Con la literatura pasaba lo mismo. En los 60 se produce el Boom latinoamericano. Por primera vez la ficción escrita en castellano en América latina encuentra no solo un público masivo en el propio continente sino que se convierte en la ficción que lee, traducida a 50 idiomas, todo el planeta. Entre 1962, cuando se publica en España el primer libro de Vargas Llosa, “La ciudad y los perros”, y 1968, cuando aparece en Buenos Aires “La traición de Rita Hayworth”, de Manuel Puig, la literatura latinoamericana no deja de producir, año tras año, un nuevo éxito extraordinario a nivel mundial. El gran momento fue en 1967, cuando se publica en Buenos Aires, “Cien años de soledad”, de García Márquez, que en pocos meses agota varias ediciones . En un par de años se convertirá en el mayor éxito planetario, ya traducido a decenas de idiomas.

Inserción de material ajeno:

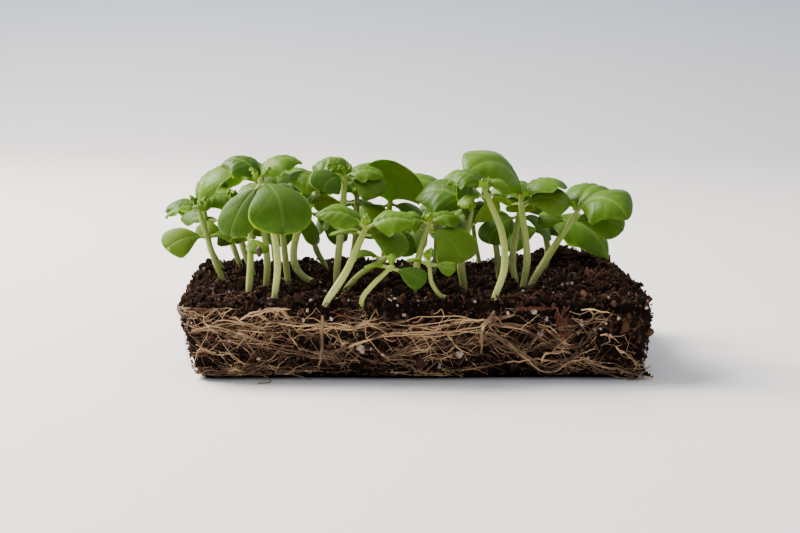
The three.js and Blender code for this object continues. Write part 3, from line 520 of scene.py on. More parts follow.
def fill_inputs(node, links):
    """Fills a node's inputs, by name or number, from values, sockets or the first outputs of other nodes."""
    for key, value in links.items():
        if isinstance(value, bpy.types.Node):
            value = value.outputs[0]
        if isinstance(value, bpy.types.NodeSocket):
            node.id_data.links.new(value, node.inputs[key])
        else:
            node.inputs[key].default_value = value


def add_node(tree, kind, links=None, stops=(), **settings):
    """Adds a node with its settings, its links and, on a colour ramp, its stops, each (place, colour)."""
    node = tree.nodes.new(kind)
    for key, value in settings.items():
        setattr(node, key, value)
    fill_inputs(node, links or {})
    for k, (place, colour) in enumerate(stops):
        elements = node.color_ramp.elements
        stop = elements[k] if k < 2 else elements.new(place)
        stop.position = place
        stop.color = colour
    return node


def rgba(colour, brightness=1):
    """A colour for a node, dimmed or lifted by a factor."""
    return (*[brightness * c for c in colour], 1)


def new_material(name):
    """A material with its node tree, its principled surface and the place on the object."""
    material = bpy.data.materials.new(name)
    material.use_nodes = True
    tree = material.node_tree
    place = add_node(tree, "ShaderNodeTexCoord").outputs["Object"]
    return material, tree, tree.nodes["Principled BSDF"], place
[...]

La energía creativa estaba en sinergia: en la misma semana en que se lanza el disco Sargent Pepper en Londres (y con pocos semanas de diferencia aparece Electric Ladyland, de Jimi Hendrix), en Buenos Aires se edita “Cien años de soledad”. El mundo ofrecía en todas partes verdaderas cimas de genialidad y existía por primera vez un público masivo que consumía lo más experimental. Incluso, los viejos maestros comienzan a ser reconocidos. Borges, que había vendido durante cuatro décadas ediciones de poco más de 1.000 ejemplares, en los 60 se convierte en best-seller.
Una novela como “Rayuela”, de Julio Cortázar, que apostaba a experimentar hasta en la forma en que podía ser leída, y que en otro contexto hubiera quedado reducida a un pequeño público de lectores vanguardistas, en el Buenos Aires de 1963 alcanzó los 100.000 ejemplares de venta en pocos meses. Y lo mismo sucedió con “Sobre héroes y tumbas”, la novela de Sabato que se publicó un año más tarde.
Los jóvenes de los 60 participaban masivamente de las nuevas experiencias y consumían arte de vanguardia. A las muestras que organizaba el departamento de Artes Visuales del Instituto Di Tella (dirigido por Jorge Romero Brest) acudían multitudes. Lo mismo sucedía con las excelentes muestras históricas que exhibía el Museo Nacional de Bellas Artes: sobre avenida Del Libertador se formaban colas de varias cuadras para poder entrar a ver las muestras “De Cezanne a Miró” o la que recorría exhaustivamente el legado de la Bauhaus.
Arte, literatura, política, la nueva historieta (entre tantos otros productos de la época, nace Mafalda), el psicoanálisis se vuelve masivo (entre la clase media) y surge una publicidad creativa (que compite con las mejores del mundo): el Buenos Aires de los 60 era una fiesta.
En los 60 había mucha energía en el aire: Manal y Almendra comenzaban a esbozar, luego de Los Gatos, una música que traducía las innovaciones internacionales al léxico porteño. Berni daba un nuevo salto y se transformaba en nuestro Rauschenberg villero al entonar la balada de Ramona y Juanito Laguna. Piazzolla al fin encontraba su público.
Nadie imaginaba (aun bajo el gobierno dictatorial de Onganía) que pocos años más tarde iba a caer sobre la sociedad argentina la noche más terrible y se iban a violar las normas más básicas de la vida civilizada.
Pero aún faltaba mucho para eso. Aun se bailaba en las calles, se pintaba el cielo de amarillo y se escribían los libros amorosos. En los 60 nadie sabía aún quiénes eran Martínez de Hoz ni Videla. Nadie hubiera creído en aquellos años que un gobierno (por poderoso y malvado que fuere) podría destruir la educación pública de calidad que había sido el gran proyecto nacional, el que habían sostenido diez generaciones de argentinos.